AIM: Copy exactly the lines from the start of the data below through the one that carries "mouth towards +Y.", and only those.

RECORDED DATA:
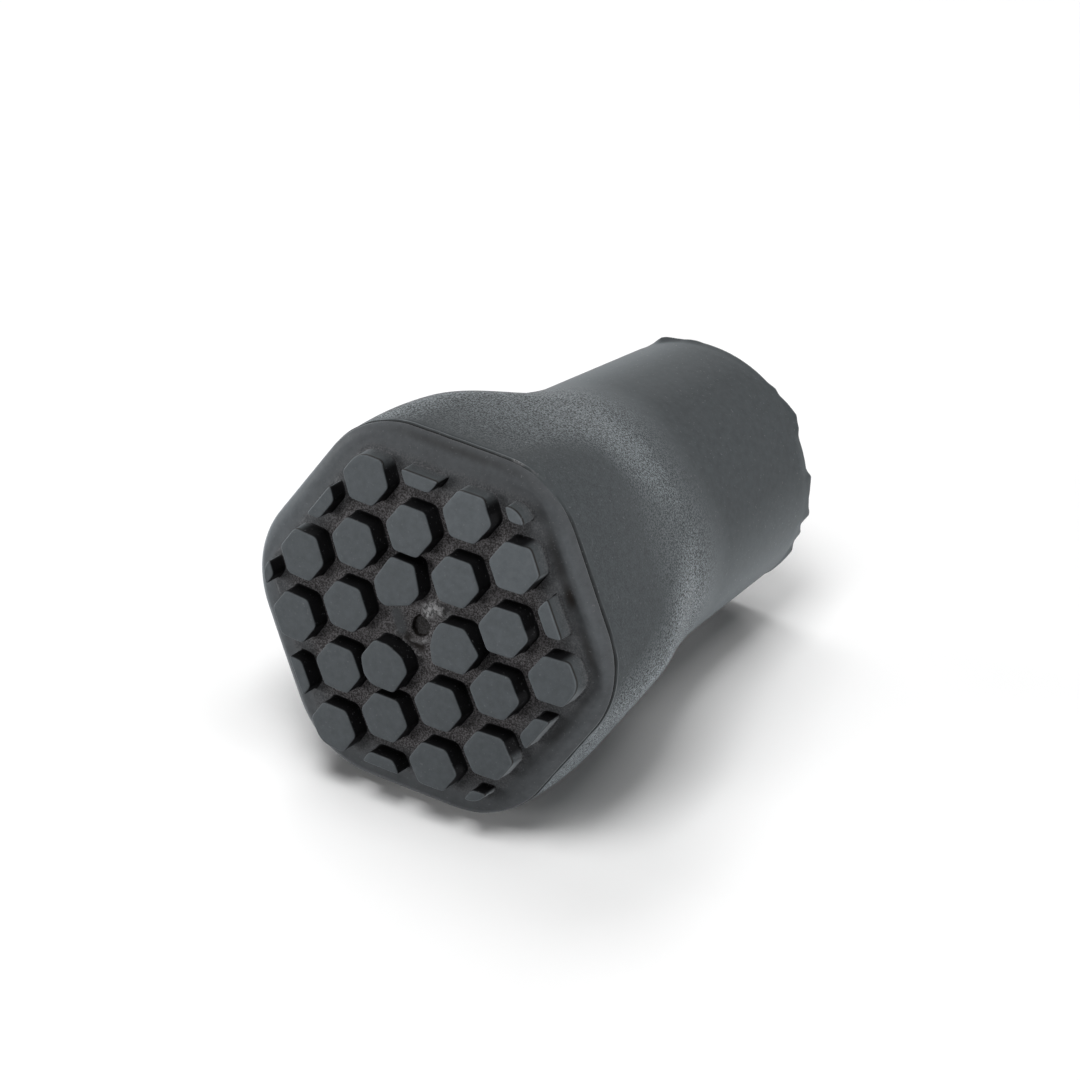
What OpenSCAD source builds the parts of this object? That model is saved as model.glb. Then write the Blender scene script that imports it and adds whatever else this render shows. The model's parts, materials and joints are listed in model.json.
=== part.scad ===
// Rubber tip for the lower end of a trekking pole, in millimetres.
// A hexagonal head with a studded tread runs back through a soft shoulder into a
// round tube, and the pole's end plugs into the tube's mouth. The tip is one piece.
// It is drawn standing on its tread, with the pole's axis along +Z, and is then laid
// on its side: it rests on one flat of the head and on the rim of the mouth, with
// the tread towards -Y and the mouth towards +Y.

/* [Body] */
// Length from the middle of the tread to the end of the tube
body_length = 50; // [46:0.5:70]
// Width of the head across its flats
head_flats = 33.4; // [30:0.1:42]
// Radius of the head's six long corners
head_corner_r = 9.1; // [4:0.1:14]
// Length of the head's straight side, from the parting line to the shoulder
side_length = 3.25; // [1.5:0.05:6]
// Length of the shoulder, from the head's straight side to the tube
shoulder_length = 25.9; // [18:0.1:30]
// Distance from the start of the shoulder to where the flats begin to fade
flats_kept = 6.4; // [2:0.1:10]
// Length over which the six flats fade into a round section
flats_fade = 11.8; // [8:0.1:16]
// Outer diameter of the tube where the shoulder ends
neck_d = 25.5; // [22:0.1:29]
// Outer diameter of the tube at its mouth
mouth_d = 23.6; // [22:0.1:27]

/* [Tread] */
// Radius of the large sphere that the stud tops lie on
dome_r = 108; // [60:1:300]
// Height of the studs above the floor between them
stud_height = 1.9; // [0.8:0.05:3]
// Distance between the centres of neighbouring studs
stud_pitch = 5.92; // [5.2:0.02:7]
// Width of a stud across its flats
stud_flats = 4.22; // [2.5:0.02:5]
// Width of the plain margin between the cut studs and the head's flats
margin = 2.8; // [2:0.1:5]
// Corner radius of the hexagon that cuts off the outer studs
tread_corner_r = 1.8; // [0.5:0.1:6]
// How much further out the three innermost studs reach than the even pattern
inner_stretch = [0.9, 1.3, 1]; // [0:0.05:1.4]
// How far from the middle the same three studs are cut off straight
inner_cuts = [1.95, 2.55, 2.35]; // [1:0.05:3.4]
// Diameter of the pit in the middle of the tread
pit_d = 2; // [0.8:0.1:2.6]
// Depth of the pit below the floor between the studs
pit_depth = 0.6; // [0.3:0.1:2.5]

/* [Edge of the tread] */
// How far the margin rounds off from the floor down to the parting line
edge_drop = 0.95; // [0.4:0.05:2]
// Depth of the fine groove along the parting line
parting_groove = 0.2; // [0.05:0.05:0.5]
// Height of the soft bead just inside the parting line
bead_height = 0.3; // [0:0.05:0.6]
// Depth of the shallow valley between the bead and the studs
valley_depth = 0.15; // [0:0.05:0.4]

/* [Socket] */
// Diameter of the bore that grips the end of the pole
socket_d = 11.2; // [9:0.1:13]
// Thickness of rubber between the tread's middle and the pocket
sole_thickness = 8; // [6.5:0.1:12]
// Diameter of the pocket for the pole's metal point
point_d = 6; // [4:0.1:8]
// Depth of that pocket below the bore
point_depth = 7.5; // [2:0.1:10]
// Width of the lead-in chamfer round the mouth of the bore
socket_chamfer = 1.2; // [0.3:0.1:1.5]
// Height of the ragged lip of flash round the outside of the mouth
lip_height = 0.8; // [0.1:0.05:1.2]
// Width of that lip
lip_width = 1.2; // [0.5:0.1:2]

/* [Hidden] */

SIDES = 60;                               // points round each section, ten to a corner
STEP = 360 / SIDES;
GROOVE_WIDTH = 0.36;                      // width of the groove along the parting line
EDGE_RELIEF = 0.1;                        // how much narrower the head is at that line
RELIEF_RUN = 2.6;                         // and how far back that fades out

head_r = head_flats / 2;
tread_r = head_r - margin;                // the hexagon that cuts off the outer studs
floor_r = tread_r + 0.3;                  // the even floor ends just outside the cut studs
parting_z = stud_height + dome(head_r) + edge_drop;
shoulder_z = parting_z + side_length;
tube_z = shoulder_z + shoulder_length;
fade_z = shoulder_z + flats_kept;
mouth_z = body_length - lip_height;       // the flat face of the mouth
bore_z = sole_thickness + point_depth;    // the bottom of the bore

// Smooth step from 0 to 1 while z runs from a to b
function ease(z, a, b) =
    let (t = min(1, max(0, (z - a) / (b - a)))) t * t * (3 - 2 * t);

// Depth of the stud-top sphere at radius r, measured from the tread's middle
function dome(r) = dome_r - sqrt(dome_r * dome_r - r * r);

// Radius of the tube, a straight taper from shoulder to mouth
function tube_r(z) =
    (mouth_d + (neck_d - mouth_d) * (body_length - z) / (body_length - tube_z)) / 2;

// Distance from the axis to a flat of the section at height z
function flat_r(z) =
    let (w = ease(z, shoulder_z, tube_z),
         relief = EDGE_RELIEF * pow(max(0, 1 - (z - parting_z) / RELIEF_RUN), 2))
    (head_r - relief) * (1 - w) + tube_r(z) * w;

// Distance from the axis to the centres of the six corner arcs at height z
function arc_spread(z) =
    (head_r - head_corner_r) / cos(30) * (1 - ease(z, fade_z, fade_z + flats_fade));

// One rounded hexagon: flats at distance fr, corner arcs centred at distance spread
function hexagon(fr, spread) =
    [for (i = [0:SIDES - 1])
        let (a = (i + 0.5) * STEP, k = 60 * round(a / 60), cr = fr - spread * cos(30))
        spread * [cos(k), sin(k)] + cr * [cos(a), sin(a)]];

// The section of the head, shoulder or tube at height z, shrunk by a groove
function section(z, groove = 0) =
    [for (p = hexagon(flat_r(z) - groove, arc_spread(z))) [p.x, p.y, z]];

// The outline that cuts off the outer studs, or the floor's outline beside it
function tread_outline(fr) = hexagon(fr, (tread_r - tread_corner_r) / cos(30));

// Floor between the studs, out to a share of its outline
function floor_ring(share) =
    [for (p = tread_outline(floor_r))
        let (q = p * share) [q.x, q.y, stud_height + dome(norm(q))]];

// Margin from the floor (t = 0) over valley and bead down to the parting line (t = 1)
function margin_ring(t) =
    let (inner = tread_outline(floor_r), outer = section(parting_z),
         valley = valley_depth * pow(sin(180 * min(1, t / 0.6)), 2),
         bead = bead_height * pow(sin(180 * max(0, (t - 0.35) / 0.65)), 2))
    [for (i = [0:SIDES - 1])
        let (q = inner[i] * (1 - t) + [outer[i].x, outer[i].y] * t,
             flat = stud_height + dome(norm(q)),
             drop = (parting_z - flat) * (1 - sqrt(1 - t * t)))
        [q.x, q.y, flat + drop + valley - bead]];

// How far the ragged lip falls short of the full length at angle a
function rag(a) = lip_height * (0.3 + 0.3 * sin(11 * a + 40)) * (0.8 + 0.8 * sin(19 * a + 100));

// The lip's outer edge and its inner foot on the flat face of the mouth
function lip_ring() =
    [for (i = [0:SIDES - 1]) let (a = (i + 0.5) * STEP)
        [mouth_d / 2 * cos(a), mouth_d / 2 * sin(a), body_length - rag(a)]];
function foot_ring() =
    [for (i = [0:SIDES - 1]) let (a = (i + 0.5) * STEP, r = mouth_d / 2 - lip_width)
        [r * cos(a), r * sin(a), mouth_z]];

FLOOR_SHARES = [0.25, 0.5, 0.75];
MARGIN_TURNS = [0, 12, 24, 35, 46, 57, 68, 79];
SHOULDER_STEPS = 13;
TUBE_STEPS = 3;
tube_run = body_length - 1.5 * lip_height - tube_z;

// Every section of the skin, from the tread back to the mouth
rings = concat(
    [for (f = FLOOR_SHARES) floor_ring(f)],
    [for (t = MARGIN_TURNS) margin_ring(sin(t))],
    [section(parting_z),
     section(parting_z + GROOVE_WIDTH / 2, parting_groove),
     section(parting_z + GROOVE_WIDTH),
     section((parting_z + GROOVE_WIDTH + shoulder_z) / 2)],
    [for (i = [0:SHOULDER_STEPS]) section(shoulder_z + shoulder_length * i / SHOULDER_STEPS)],
    [for (i = [1:TUBE_STEPS]) section(tube_z + tube_run * i / TUBE_STEPS)],
    [lip_ring(), foot_ring()]);
ring_count = len(rings);
skin_points = concat([[0, 0, stud_height]], [for (r = rings) each r]);

// Stud centres: a triangular lattice with a gap, not a stud, on the axis.
// A stud counts if at least a sliver of it lies inside the outline.
LATTICE = 6;
inner_r = stud_pitch / sqrt(3);           // from the axis to the three innermost studs
SLIVER = 0.4;
edge_normals = [for (k = [0:5]) [cos(60 * k + 30), sin(60 * k + 30)]];
stud_centres =
    [for (i = [-LATTICE:LATTICE], j = [-LATTICE:LATTICE])
        let (c = stud_pitch * [1 / sqrt(3) + (i + j) * cos(30), (i - j) * sin(30)])
        if (max([for (n = edge_normals) c * n]) - stud_flats / 2 < tread_r - SLIVER) c];
stud_tips =
    [for (c = stud_centres, k = [0:5])
        let (p = c + stud_flats / 2 / cos(30) * [cos(60 * k), sin(60 * k)])
        if (max([for (n = edge_normals) p * n]) < tread_r) [p.x, p.y, dome(norm(p))]];

// How the tip lies: the tilt at which a head flat and the mouth's rim both touch
function low_r(z) =
    let (s = arc_spread(z) * cos(30)) s + (flat_r(z) - s) * cos(STEP / 2);
rest_stations = [for (i = [0:40]) parting_z + (tube_z - parting_z) * i / 40];
rim_low_r = mouth_d / 2 * cos(STEP / 2);
lie = max([for (z = rest_stations) atan2(low_r(z) - rim_low_r, body_length - z)]);

function laid_y(p) = p.z * cos(lie) - p.y * sin(lie);
function laid_z(p) = -p.z * sin(lie) - p.y * cos(lie);
all_points = concat(skin_points, stud_tips);
near_y = min([for (p = all_points) laid_y(p)]);
far_y = max([for (p = all_points) laid_y(p)]);
low_z = min([for (p = all_points) laid_z(p)]);

// The outer skin, closed at the mouth's flat face
module skin() {
    last = 1 + (ring_count - 1) * SIDES;
    faces = concat(
        [for (i = [0:SIDES - 1]) [0, 1 + i, 1 + (i + 1) % SIDES]],
        [for (r = [0:ring_count - 2], i = [0:SIDES - 1], h = [0, 1])
            let (a = 1 + r * SIDES + i, b = 1 + r * SIDES + (i + 1) % SIDES)
            h == 0 ? [a, a + SIDES, b] : [b, a + SIDES, b + SIDES]],
        [[for (i = [0:SIDES - 1]) last + i]]);
    polyhedron(skin_points, faces, convexity = 6);
}

// One stud, drawn long so that the dome and the body trim its ends
module stud(c) {
    translate([c.x, c.y, 0])
        cylinder(h = stud_height + 3, r = stud_flats / 2 / cos(30), $fn = 6);
}

// One of the three studs next to the middle, stretched outwards and cut off straight
// where it faces the pit
module inner_stud(k) {
    rotate([0, 0, 120 * k]) intersection() {
        hull() {
            stud([inner_r, 0]);
            stud([inner_r + inner_stretch[k], 0]);
        }
        translate([inner_cuts[k], -stud_pitch, -1])
            cube([2 * stud_pitch, 2 * stud_pitch, stud_height + 5]);
    }
}

// The tread: every stud trimmed by the outline and the dome
module tread() {
    intersection() {
        union() {
            for (c = stud_centres) if (norm(c) > inner_r + 0.1) stud(c);
            for (k = [0:2]) inner_stud(k);
        }
        linear_extrude(stud_height + 3) polygon(tread_outline(tread_r));
        translate([0, 0, dome_r]) sphere(dome_r, $fn = 240);
    }
}

// The pit in the middle of the tread
module pit() {
    translate([0, 0, -1]) cylinder(h = stud_height + pit_depth + 1, d = pit_d, $fn = 32);
}

// The bore for the pole, its lead-in chamfer and the pocket for the metal point
module socket() {
    r = socket_d / 2;
    rotate_extrude($fn = 96) polygon([
        [0, sole_thickness],
        [point_d / 2, sole_thickness],
        [point_d / 2, bore_z],
        [r, bore_z],
        [r, mouth_z - socket_chamfer],
        [r + socket_chamfer, mouth_z],
        [r + socket_chamfer, body_length + 1],
        [0, body_length + 1]]);
}

// Lays a standing piece on its side, with the ground at z = 0
module laid() {
    translate([0, -(near_y + far_y) / 2, -low_z]) rotate([-90 - lie, 0, 0]) children();
}

module rubber_tip() {
    color([0.1, 0.11, 0.12]) laid() difference() {
        union() {
            skin();
            tread();
        }
        pit();
        socket();
    }
}

rubber_tip();
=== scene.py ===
import json
import math

import bmesh
import bpy
import numpy as np
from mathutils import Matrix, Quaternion, Vector
from mathutils.geometry import delaunay_2d_cdt


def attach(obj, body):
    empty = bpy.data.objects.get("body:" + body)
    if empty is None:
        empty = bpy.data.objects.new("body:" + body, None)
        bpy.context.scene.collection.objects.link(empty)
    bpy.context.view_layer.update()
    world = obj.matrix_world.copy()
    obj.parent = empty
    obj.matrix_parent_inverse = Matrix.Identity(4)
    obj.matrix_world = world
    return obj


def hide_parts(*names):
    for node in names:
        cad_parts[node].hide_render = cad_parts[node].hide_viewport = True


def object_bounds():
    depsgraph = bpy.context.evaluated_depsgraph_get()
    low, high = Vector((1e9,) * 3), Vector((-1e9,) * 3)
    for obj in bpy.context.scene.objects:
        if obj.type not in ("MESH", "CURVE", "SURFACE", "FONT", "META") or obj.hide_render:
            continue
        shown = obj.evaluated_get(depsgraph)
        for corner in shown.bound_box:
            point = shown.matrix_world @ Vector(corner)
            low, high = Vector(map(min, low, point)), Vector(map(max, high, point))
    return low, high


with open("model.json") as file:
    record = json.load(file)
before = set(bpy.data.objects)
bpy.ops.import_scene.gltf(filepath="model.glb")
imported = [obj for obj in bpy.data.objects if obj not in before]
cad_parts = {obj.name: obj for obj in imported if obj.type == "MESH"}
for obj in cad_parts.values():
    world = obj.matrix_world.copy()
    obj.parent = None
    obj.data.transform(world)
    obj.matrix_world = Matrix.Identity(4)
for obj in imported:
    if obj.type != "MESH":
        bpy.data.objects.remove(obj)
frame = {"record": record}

cad_low, cad_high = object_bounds()

# ---------------------------------------------------------------- sizes
# Lengths are millimetres in the standing frame: the tread's middle is the
# origin and the pole's axis is +Z, away from the tread.
MM = 0.001
MOUNTS = {m["name"]: m for m in frame["record"]["mounts"]}
BORE_R = MOUNTS["socket"]["dims"]["r_mm"]
BORE_LENGTH = MOUNTS["socket"]["dims"]["length_mm"]
POCKET_R = MOUNTS["point_pocket"]["dims"]["r_mm"]
POCKET_LENGTH = MOUNTS["point_pocket"]["dims"]["length_mm"]

SOLE = 8.0                 # rubber between the tread's middle and the pocket
CHAMFER = 1.2              # lead-in round the mouth of the bore
LIP_HEIGHT = 0.8           # flash round the outside of the mouth
LIP_WIDTH = 1.2
BORE_Z = SOLE + POCKET_LENGTH
MOUTH_Z = BORE_Z + BORE_LENGTH + CHAMFER
BODY_LENGTH = MOUTH_Z + LIP_HEIGHT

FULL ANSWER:
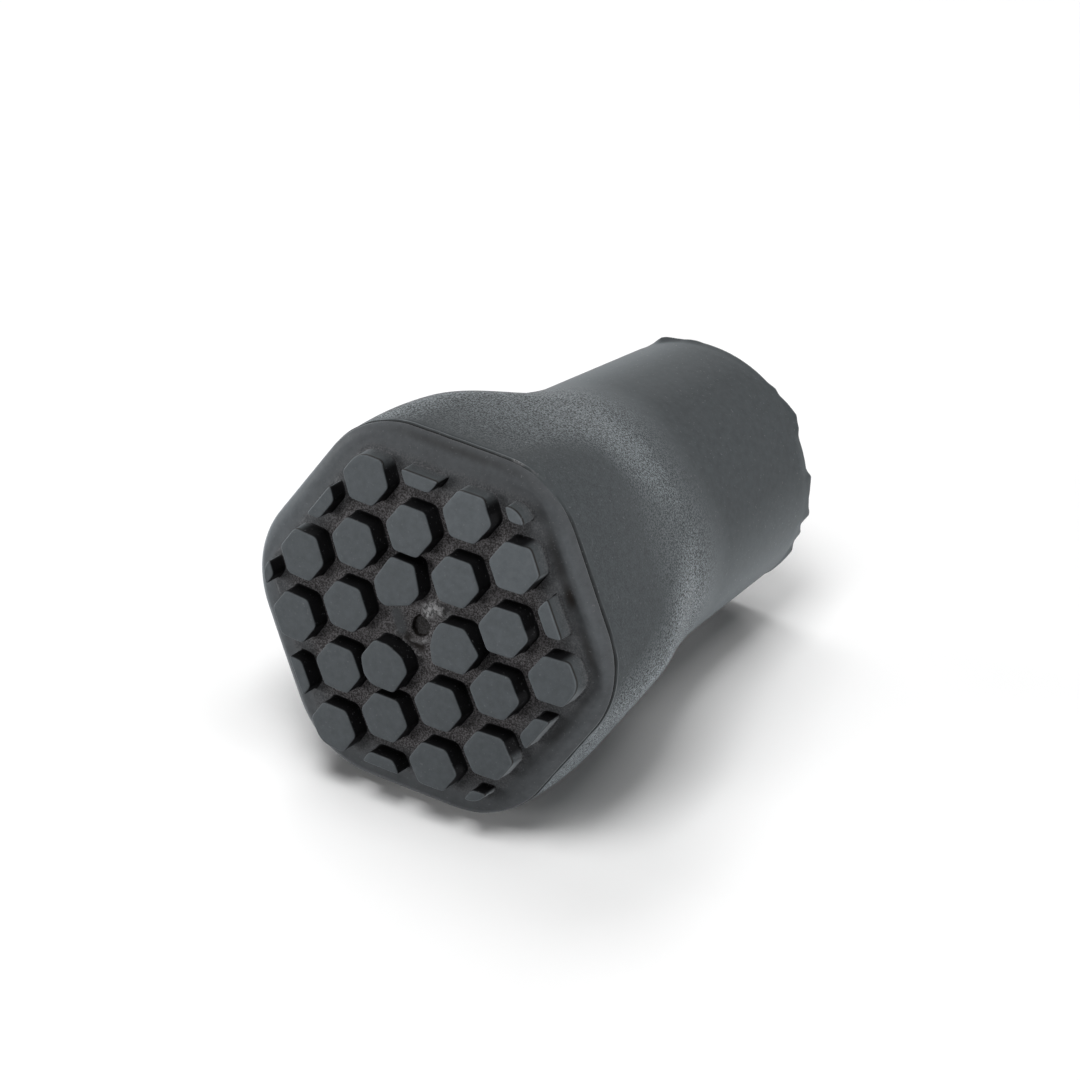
What OpenSCAD source builds the parts of this object? That model is saved as model.glb. Then write the Blender scene script that imports it and adds whatever else this render shows. The model's parts, materials and joints are listed in model.json.
=== part.scad ===
// Rubber tip for the lower end of a trekking pole, in millimetres.
// A hexagonal head with a studded tread runs back through a soft shoulder into a
// round tube, and the pole's end plugs into the tube's mouth. The tip is one piece.
// It is drawn standing on its tread, with the pole's axis along +Z, and is then laid
// on its side: it rests on one flat of the head and on the rim of the mouth, with
// the tread towards -Y and the mouth towards +Y.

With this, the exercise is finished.